- _Your objective_: Give only the number of lines that hold the word "part".

- _Information given_:

----

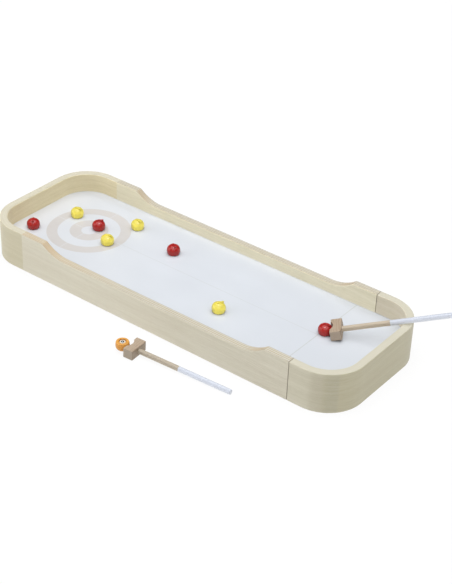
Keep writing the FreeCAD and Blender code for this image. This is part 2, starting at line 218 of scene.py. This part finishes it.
# ---------------------------------------------------------------------------
# Wood
# ---------------------------------------------------------------------------


def veneer(s, along, across, depth, seed, flow=1.0):
    """Tone of a peeled veneer face, about -0.5 to 0.5, and its fibre relief."""
    warp = s.noise(along / 170.0, across / 30.0, seed, detail=1.0)
    a = across + warp * (17.0 * flow)
    broad = s.noise(along / 240.0, a / 8.0, seed + 3.7, detail=3.0, rough=0.55)
    mid = s.noise(along / 55.0, a / 1.7, seed + 9.1, detail=2.0, rough=0.6)
    fibre = s.noise(along / 11.0, across / 0.33, depth / 0.6, detail=2.0, rough=0.6)
    fleck = s.noise(along / 9.0, across / 0.9, seed + 1.9, detail=2.0, rough=0.65)
    pore = s.noise(along / 3.6, across / 0.2, depth / 0.2 + 5.0, detail=1.0).ramp(0.14, 0.24)
    tone = broad * 0.95 + mid * 0.75 + fleck * 0.7 + fibre * 0.5 - pore * 0.3
    relief = fibre * 0.02 + mid * 0.012 + fleck * 0.01 - pore * 0.05
    return tone, relief


def stripes(s, along, depth, ply, seed, axis_across):
    """Edge of glued layers: index parity, a random tone per layer, streaks, glue lines."""
    t = depth / ply
    k = t.floor()
    f = t - k
    odd = (k * 0.5).frac() * 2.0
    rnd = s.hash(k + seed) - 0.5
    streak = s.noise(along / 22.0, depth / 0.22, axis_across / 9.0, detail=2.0)
    glue = (f - 0.5).abs().ramp(0.44, 0.5)
    return odd.gt(0.5), rnd, streak, glue


FACE_LIGHT, FACE_DARK = srgb(214, 209, 192), srgb(196, 189, 168)
TAN_LIGHT, TAN_DARK = srgb(237, 230, 206), srgb(213, 205, 175)
PLY_LONG, PLY_CROSS = srgb(182, 179, 168), srgb(159, 148, 124)


def side_rail_wood():
    s = Shade("side_rail_plywood", Coat_Weight=0.05, Coat_Roughness=0.35, Specular_IOR_Level=0.35)
    x, y, z = s.xyz()
    side = y.sign()
    depth = HY - y.abs()
    tone, relief = veneer(s, x, z, depth, side * 11.3 + depth.gt(8.0) * 5.1)
    face = s.mix(tone + 0.5, FACE_DARK, FACE_LIGHT)
    inner = s.mix(tone + 0.5, TAN_DARK, TAN_LIGHT)
    face = s.mix(depth.gt(8.0), face, inner)
    dim = s.mix(tone * 1.5 + 0.5, srgb(172, 165, 145), srgb(200, 195, 179))
    face = s.mix(x.ramp(-60.0, 340.0, 0.0, 0.6) * (1.0 - depth.gt(8.0) * 0.75), face, dim)
    nx, ny, nz = s.normal()
    odd, rnd, streak, glue = stripes(s, x, depth, RAIL_PLY, side * 7.0 + 31.0, z)
    cut = nx.abs().ramp(0.08, 0.5)                 # a slope opens the long plies' end grain
    even = 1.0 - odd
    cross = even * (1.0 - cut * 0.4) + odd * cut * 0.5
    calm = y.lt(0.0) * x.ramp(60.0, -100.0) * 0.55  # the front rail's plies are alike in tone at the far half
    cross = cross * (1.0 - calm) + calm * 0.5
    patch = s.noise(x / 38.0, depth / 1.6, side, detail=1.0)
    edge = s.mix(cross + rnd * 0.3 + streak * 0.5 + patch * 0.6, PLY_LONG, PLY_CROSS)
    edge = s.mix(glue * 0.35, edge, srgb(124, 105, 80))
    edge = s.mix(cut * 0.32, edge, srgb(168, 140, 102))
    edge = s.mix(depth.lt(RAIL_PLY * 0.95) * 0.85, edge, srgb(158, 152, 138))
    edge = s.mix(y.lt(0.0) * x.ramp(-40.0, -300.0) * 0.3, edge, srgb(186, 158, 116))
    skin = ny.abs().ramp(0.66, 0.74)
    s.color(s.mix(skin, edge, face))
    s.rough((tone * 0.10 + 0.5) + (1.0 - skin) * 0.08)
    s.bump(relief + (1.0 - skin) * (glue * -0.03 + streak * 0.03))
    return s


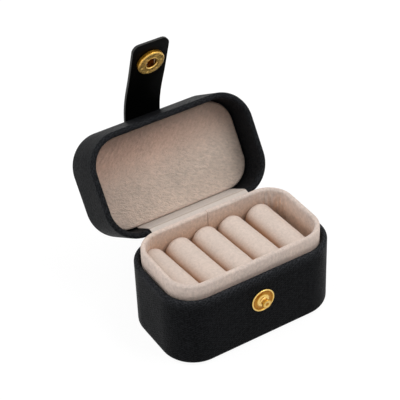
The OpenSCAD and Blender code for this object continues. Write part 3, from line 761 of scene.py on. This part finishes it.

----

- _Task answer_: 2